### Written problem
All the data should come back exactly as it was given.

### Data provided
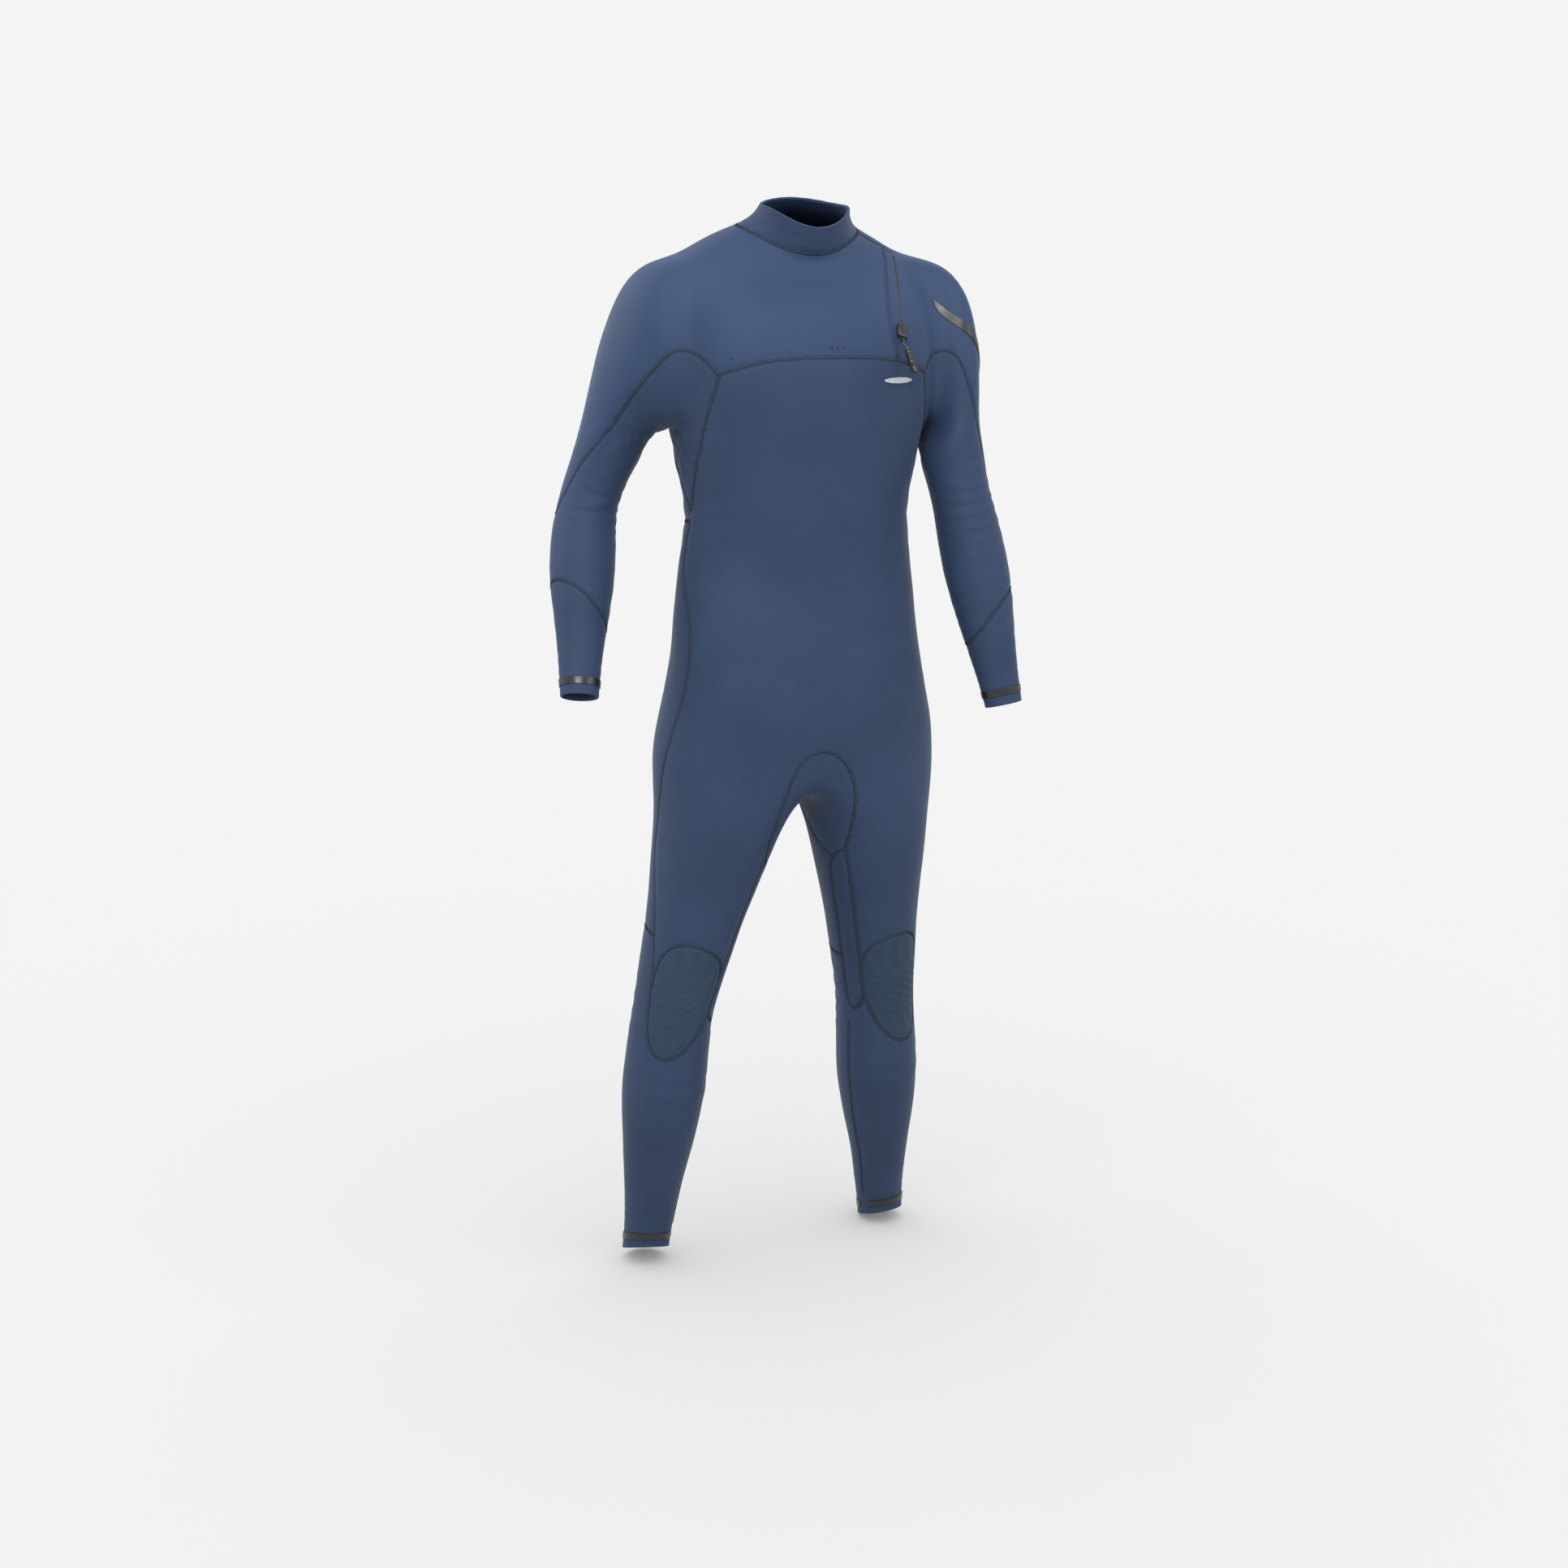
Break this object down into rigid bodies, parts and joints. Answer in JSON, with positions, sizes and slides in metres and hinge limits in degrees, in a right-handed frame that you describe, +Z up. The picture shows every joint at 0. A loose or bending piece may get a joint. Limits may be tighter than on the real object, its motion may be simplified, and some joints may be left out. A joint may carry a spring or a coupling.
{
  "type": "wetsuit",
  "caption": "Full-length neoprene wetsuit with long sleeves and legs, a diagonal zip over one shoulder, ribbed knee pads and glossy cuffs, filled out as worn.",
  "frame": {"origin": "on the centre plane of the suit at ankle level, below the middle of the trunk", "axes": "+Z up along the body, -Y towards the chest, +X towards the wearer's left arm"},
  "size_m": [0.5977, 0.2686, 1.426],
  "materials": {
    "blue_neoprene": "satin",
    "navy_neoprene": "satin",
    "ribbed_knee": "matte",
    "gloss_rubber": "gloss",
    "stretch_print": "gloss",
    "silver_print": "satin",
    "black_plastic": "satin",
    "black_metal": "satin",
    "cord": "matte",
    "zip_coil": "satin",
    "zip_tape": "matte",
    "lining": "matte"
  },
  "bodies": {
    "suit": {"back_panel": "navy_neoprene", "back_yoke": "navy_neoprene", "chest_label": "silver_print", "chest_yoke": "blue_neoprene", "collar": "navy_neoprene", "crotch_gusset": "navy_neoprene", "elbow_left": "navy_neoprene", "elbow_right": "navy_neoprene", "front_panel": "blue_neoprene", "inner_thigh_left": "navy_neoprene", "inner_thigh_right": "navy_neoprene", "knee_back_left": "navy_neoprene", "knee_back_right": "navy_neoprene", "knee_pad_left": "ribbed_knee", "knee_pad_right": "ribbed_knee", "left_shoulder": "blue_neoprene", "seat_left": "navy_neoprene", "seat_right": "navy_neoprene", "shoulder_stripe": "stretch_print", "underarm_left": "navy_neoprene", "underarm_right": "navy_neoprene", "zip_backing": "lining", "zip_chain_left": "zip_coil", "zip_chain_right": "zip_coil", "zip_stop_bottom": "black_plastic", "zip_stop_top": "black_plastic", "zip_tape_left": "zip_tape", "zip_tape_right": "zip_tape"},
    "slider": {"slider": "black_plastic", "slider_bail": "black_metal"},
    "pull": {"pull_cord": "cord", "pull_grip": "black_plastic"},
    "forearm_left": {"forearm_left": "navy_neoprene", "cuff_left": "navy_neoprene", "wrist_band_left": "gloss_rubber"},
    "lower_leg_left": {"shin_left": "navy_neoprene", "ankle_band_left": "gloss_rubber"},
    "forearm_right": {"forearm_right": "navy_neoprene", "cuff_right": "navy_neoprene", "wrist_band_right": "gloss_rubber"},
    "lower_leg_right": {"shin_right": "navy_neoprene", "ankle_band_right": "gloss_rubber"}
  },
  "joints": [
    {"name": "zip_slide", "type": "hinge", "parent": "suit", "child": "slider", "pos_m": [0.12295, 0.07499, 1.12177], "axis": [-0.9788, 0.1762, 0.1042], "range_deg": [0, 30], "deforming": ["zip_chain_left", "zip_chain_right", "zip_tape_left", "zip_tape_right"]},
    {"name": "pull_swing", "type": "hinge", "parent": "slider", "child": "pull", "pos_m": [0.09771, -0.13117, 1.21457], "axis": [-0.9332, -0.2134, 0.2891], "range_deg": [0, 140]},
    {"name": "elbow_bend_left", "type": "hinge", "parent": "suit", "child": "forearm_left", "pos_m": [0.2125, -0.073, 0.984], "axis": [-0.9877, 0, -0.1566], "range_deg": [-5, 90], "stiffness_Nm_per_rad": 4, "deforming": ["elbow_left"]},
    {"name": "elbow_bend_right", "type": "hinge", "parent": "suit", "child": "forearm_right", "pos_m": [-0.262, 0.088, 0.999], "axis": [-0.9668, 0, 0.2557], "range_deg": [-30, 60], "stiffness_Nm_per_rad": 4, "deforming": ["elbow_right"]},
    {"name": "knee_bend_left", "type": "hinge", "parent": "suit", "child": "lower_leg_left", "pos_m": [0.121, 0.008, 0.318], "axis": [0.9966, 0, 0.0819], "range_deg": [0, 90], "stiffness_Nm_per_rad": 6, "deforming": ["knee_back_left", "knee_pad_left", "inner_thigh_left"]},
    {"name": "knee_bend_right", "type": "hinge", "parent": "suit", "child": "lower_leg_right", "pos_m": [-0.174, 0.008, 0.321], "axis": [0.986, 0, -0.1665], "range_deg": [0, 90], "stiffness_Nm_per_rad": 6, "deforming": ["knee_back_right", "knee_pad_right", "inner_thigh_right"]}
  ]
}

### Response
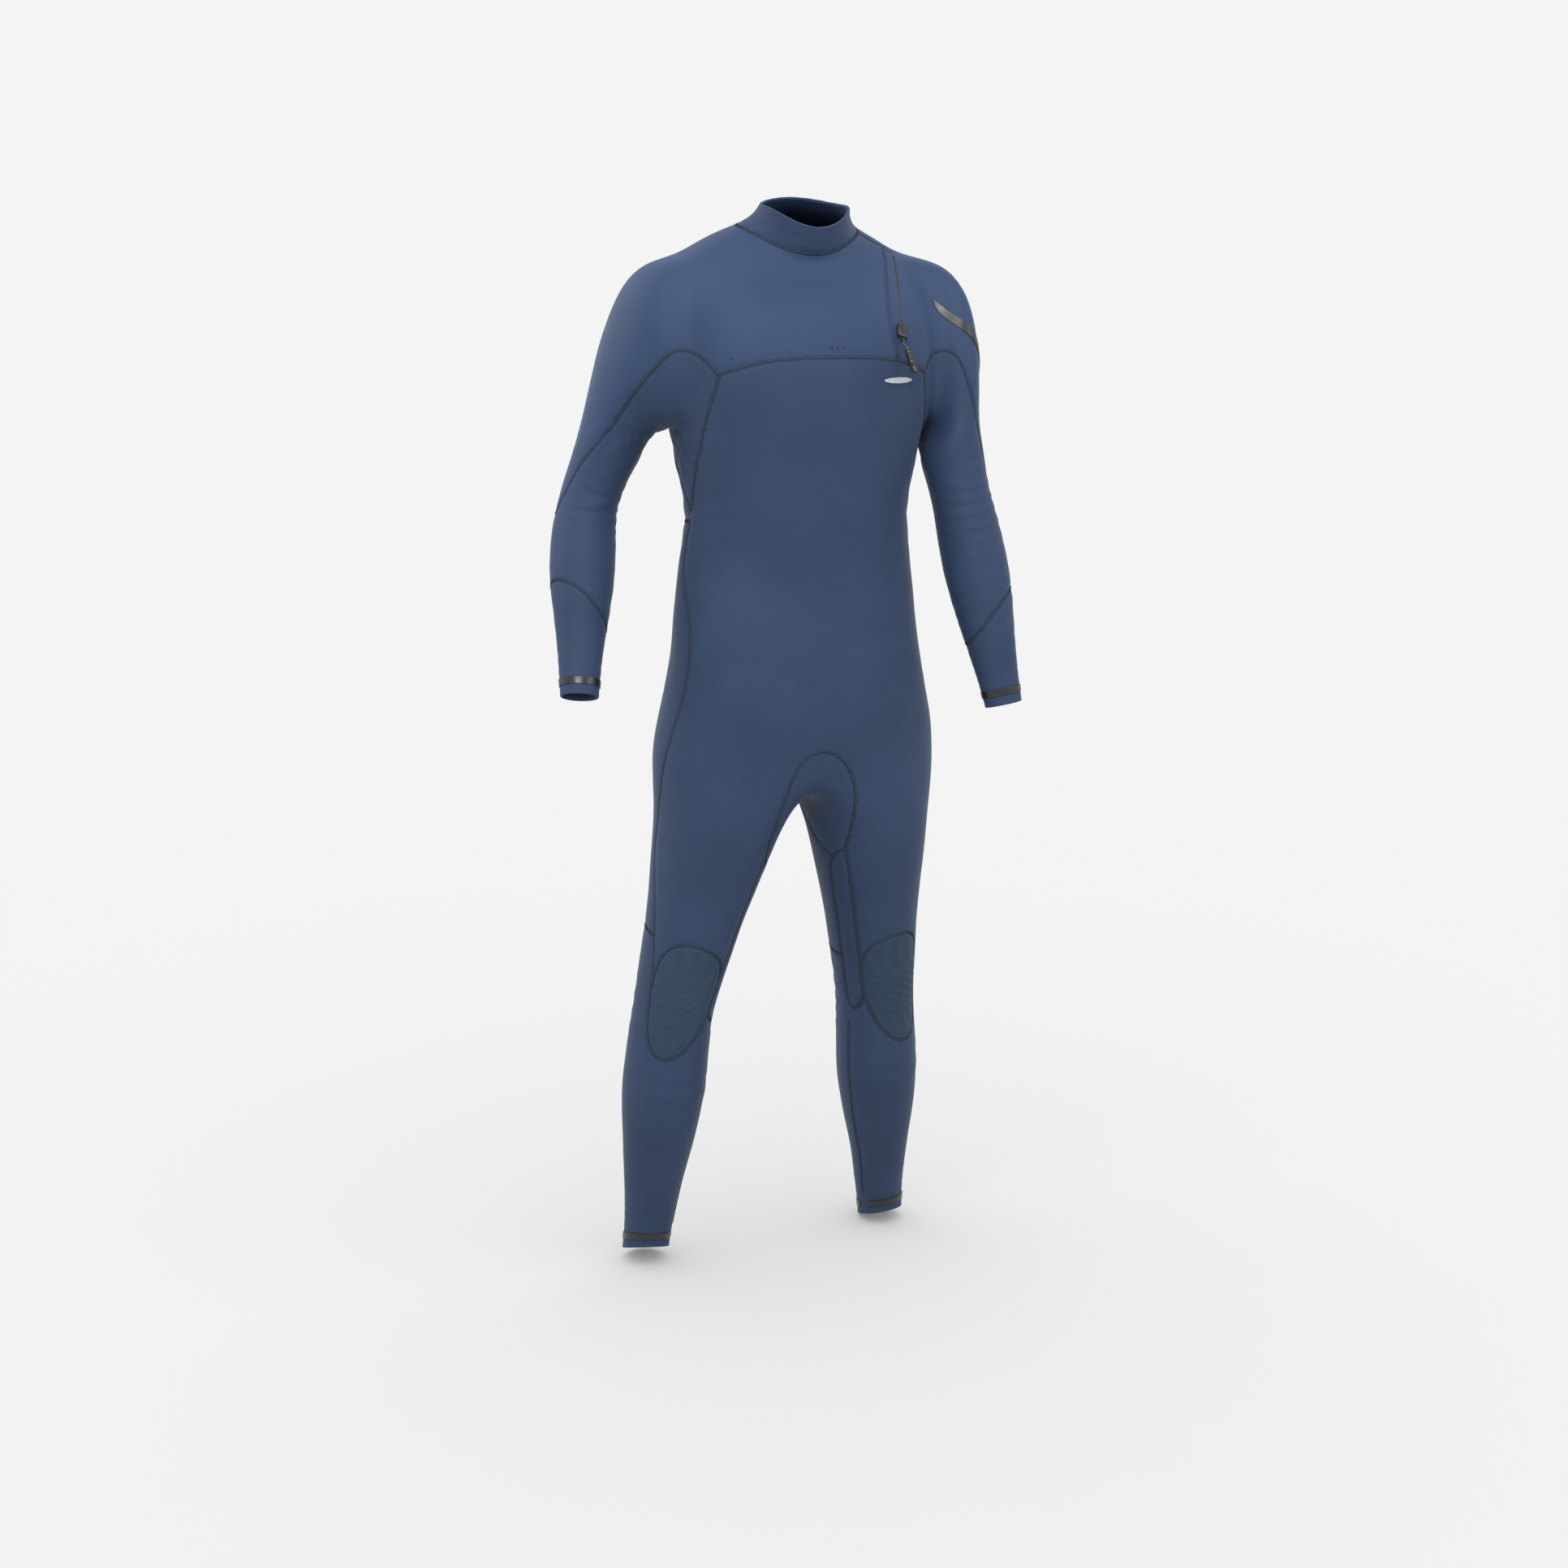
Break this object down into rigid bodies, parts and joints. Answer in JSON, with positions, sizes and slides in metres and hinge limits in degrees, in a right-handed frame that you describe, +Z up. The picture shows every joint at 0. A loose or bending piece may get a joint. Limits may be tighter than on the real object, its motion may be simplified, and some joints may be left out. A joint may carry a spring or a coupling.
{
  "type": "wetsuit",
  "caption": "Full-length neoprene wetsuit with long sleeves and legs, a diagonal zip over one shoulder, ribbed knee pads and glossy cuffs, filled out as worn.",
  "frame": {"origin": "on the centre plane of the suit at ankle level, below the middle of the trunk", "axes": "+Z up along the body, -Y towards the chest, +X towards the wearer's left arm"},
  "size_m": [0.5977, 0.2686, 1.426],
  "materials": {
    "blue_neoprene": "satin",
    "navy_neoprene": "satin",
    "ribbed_knee": "matte",
    "gloss_rubber": "gloss",
    "stretch_print": "gloss",
    "silver_print": "satin",
    "black_plastic": "satin",
    "black_metal": "satin",
    "cord": "matte",
    "zip_coil": "satin",
    "zip_tape": "matte",
    "lining": "matte"
  },
  "bodies": {
    "suit": {"back_panel": "navy_neoprene", "back_yoke": "navy_neoprene", "chest_label": "silver_print", "chest_yoke": "blue_neoprene", "collar": "navy_neoprene", "crotch_gusset": "navy_neoprene", "elbow_left": "navy_neoprene", "elbow_right": "navy_neoprene", "front_panel": "blue_neoprene", "inner_thigh_left": "navy_neoprene", "inner_thigh_right": "navy_neoprene", "knee_back_left": "navy_neoprene", "knee_back_right": "navy_neoprene", "knee_pad_left": "ribbed_knee", "knee_pad_right": "ribbed_knee", "left_shoulder": "blue_neoprene", "seat_left": "navy_neoprene", "seat_right": "navy_neoprene", "shoulder_stripe": "stretch_print", "underarm_left": "navy_neoprene", "underarm_right": "navy_neoprene", "zip_backing": "lining", "zip_chain_left": "zip_coil", "zip_chain_right": "zip_coil", "zip_stop_bottom": "black_plastic", "zip_stop_top": "black_plastic", "zip_tape_left": "zip_tape", "zip_tape_right": "zip_tape"},
    "slider": {"slider": "black_plastic", "slider_bail": "black_metal"},
    "pull": {"pull_cord": "cord", "pull_grip": "black_plastic"},
    "forearm_left": {"forearm_left": "navy_neoprene", "cuff_left": "navy_neoprene", "wrist_band_left": "gloss_rubber"},
    "lower_leg_left": {"shin_left": "navy_neoprene", "ankle_band_left": "gloss_rubber"},
    "forearm_right": {"forearm_right": "navy_neoprene", "cuff_right": "navy_neoprene", "wrist_band_right": "gloss_rubber"},
    "lower_leg_right": {"shin_right": "navy_neoprene", "ankle_band_right": "gloss_rubber"}
  },
  "joints": [
    {"name": "zip_slide", "type": "hinge", "parent": "suit", "child": "slider", "pos_m": [0.12295, 0.07499, 1.12177], "axis": [-0.9788, 0.1762, 0.1042], "range_deg": [0, 30], "deforming": ["zip_chain_left", "zip_chain_right", "zip_tape_left", "zip_tape_right"]},
    {"name": "pull_swing", "type": "hinge", "parent": "slider", "child": "pull", "pos_m": [0.09771, -0.13117, 1.21457], "axis": [-0.9332, -0.2134, 0.2891], "range_deg": [0, 140]},
    {"name": "elbow_bend_left", "type": "hinge", "parent": "suit", "child": "forearm_left", "pos_m": [0.2125, -0.073, 0.984], "axis": [-0.9877, 0, -0.1566], "range_deg": [-5, 90], "stiffness_Nm_per_rad": 4, "deforming": ["elbow_left"]},
    {"name": "elbow_bend_right", "type": "hinge", "parent": "suit", "child": "forearm_right", "pos_m": [-0.262, 0.088, 0.999], "axis": [-0.9668, 0, 0.2557], "range_deg": [-30, 60], "stiffness_Nm_per_rad": 4, "deforming": ["elbow_right"]},
    {"name": "knee_bend_left", "type": "hinge", "parent": "suit", "child": "lower_leg_left", "pos_m": [0.121, 0.008, 0.318], "axis": [0.9966, 0, 0.0819], "range_deg": [0, 90], "stiffness_Nm_per_rad": 6, "deforming": ["knee_back_left", "knee_pad_left", "inner_thigh_left"]},
    {"name": "knee_bend_right", "type": "hinge", "parent": "suit", "child": "lower_leg_right", "pos_m": [-0.174, 0.008, 0.321], "axis": [0.986, 0, -0.1665], "range_deg": [0, 90], "stiffness_Nm_per_rad": 6, "deforming": ["knee_back_right", "knee_pad_right", "inner_thigh_right"]}
  ]
}